Por más lejos que remonte en el tiempo el historiador del cristianismo, se topa con el culto de la Virgen María. Los evangelios de Mateo y Lucas lo fundan, el Apocalipsis de Juan enseña a la mujer rodeada de estrellas que pisotea al dragón del mal. Ella es la nueva Eva, la mujer portadora de la salvación, después de la Eva primera co-autora con su compañero Adán de la caída. La Virgen está presente en los himnos más antiguos, en los primeros íconos y la devoción mariana, a lo largo de los siglos no hizo más que crecer y embellecer, para asombro y enojo de los que la interpretan como idolatría descalificada como “mariolatría”.

Es una devoción íntima y pública; no es casualidad que las principales catedrales levantadas en la Edad Media se llamen “Nuestra Señora”; San Bernardo es su teólogo y Dante su cantador: Donna, se’tanto grande e tanto vali/ Che qua vol grazia et a te non ricorre/ Sua disïanza vuol volar sanz’ali. Hermosos versos que mi amigo Roger Baillet traduce como: “Dama, eres tan grande y tienes tal valor que quién desea una gracia y no recurre a ti, quiere volar su deseo sin alas”.

San Francisco de Asís y santo Domingo de Guzmán, Martín Lutero e Ignacio de Loyola son sus ilustres devotos. ¿Martín Lutero? ¡Claro que sí! Y también el caballero René Descartes que va en peregrinación a su santuario de Loreto. Es que la Virgen María, la humilde judía Miriam, se ha vuelto la intercesora, el abogado de los hombres en su relación con el Padre y el Hijo. Intercede, ruega, reza y su oración es de una eficacia suprema. Lean el librito intitulado Confesiones de un cristero, de Ezequiel Mendoza Barragán, natal del rancho las Pingüicas, municipio de Coalcomán, cuando ella suplica al Padre (que le contesta “Ve con tu hijo”), luego al Hijo para que no se condene “el más pequeño de sus hijos”, Ezequiel…

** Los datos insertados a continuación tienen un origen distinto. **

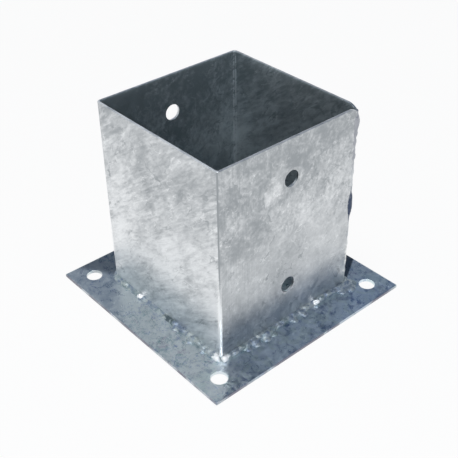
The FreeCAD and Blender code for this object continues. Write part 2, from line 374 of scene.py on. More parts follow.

Católicos y ortodoxos rezan devotamente que ella es “verdaderamente la madre de Dios… más venerable que los querubines”; Martín Lutero y Juan Calvino lanzaban el anatema contra los que ponían en duda no solamente la virginal concepción de Jesús, sino que no había tenido más hijos que él. Entre tantas oraciones, el rosario sigue siendo el más rezado en el mundo.

Periódicamente, eclesiásticos católicos y protestantes (no los ortodoxos tranquilos en su devoción a la Theotokos, Madre de Dios) ven con desconfianza, critican, combaten tanta devoción, con la idea de que desplaza a Cristo como el único mediador. En el siglo XVIII, bien lo sabe David Brading que estudió la ofensiva del clero contra la piedad barroca en la Nueva España, obispos puritanos pretendieron combatir estos “abusos”. Les preocupaba que los fieles rezaran a la Virgen de su lugar, los de Zaragoza a la Virgen del Pilar, los de Cataluña a la señora de Montserrat, los nuestros a la Virgen de Guadalupe; como si existieran muchas Vírgenes milagrosas. El Papa, no recuerdo cual, tuvo la sabiduría de calmar a los obispos: “hermanos, ¿a poco ustedes creen que la Virgen no tiene poder para reírse y de enderezar lo que ven ustedes como una idolatría? De Virgine nunquam satis, De la Virgen, nunca lo suficiente”.

Los devotos de la Virgen de Guadalupe, y de los 800 santuarios marianos de la inmensa Rusia, saben que si Dios, la misma Trinidad entera, ha realizado el misterio incomprensible de la concepción en el seno virginal de una joven mujer, esa mujer tiene que ser “infinitamente pura”. Esta es la base del sentimiento mariano, anterior y posterior, indiferente a toda formulación teológica. Hasta entre los musulmanes existe alguna devoción mariana; un día, en la ciudad de Nueva York, un taxista pakistaní me preguntó si creía en la concepción virginal de Cristo y, como tardaba en contestar, me reclamó: “¿Usted no cree que Dios lo puede todo? Hasta hacer que una virgen engendre a Jesús”. Aquel hombre me recordó la dimensión cósmica de la encarnación y que el misterio sigue entero.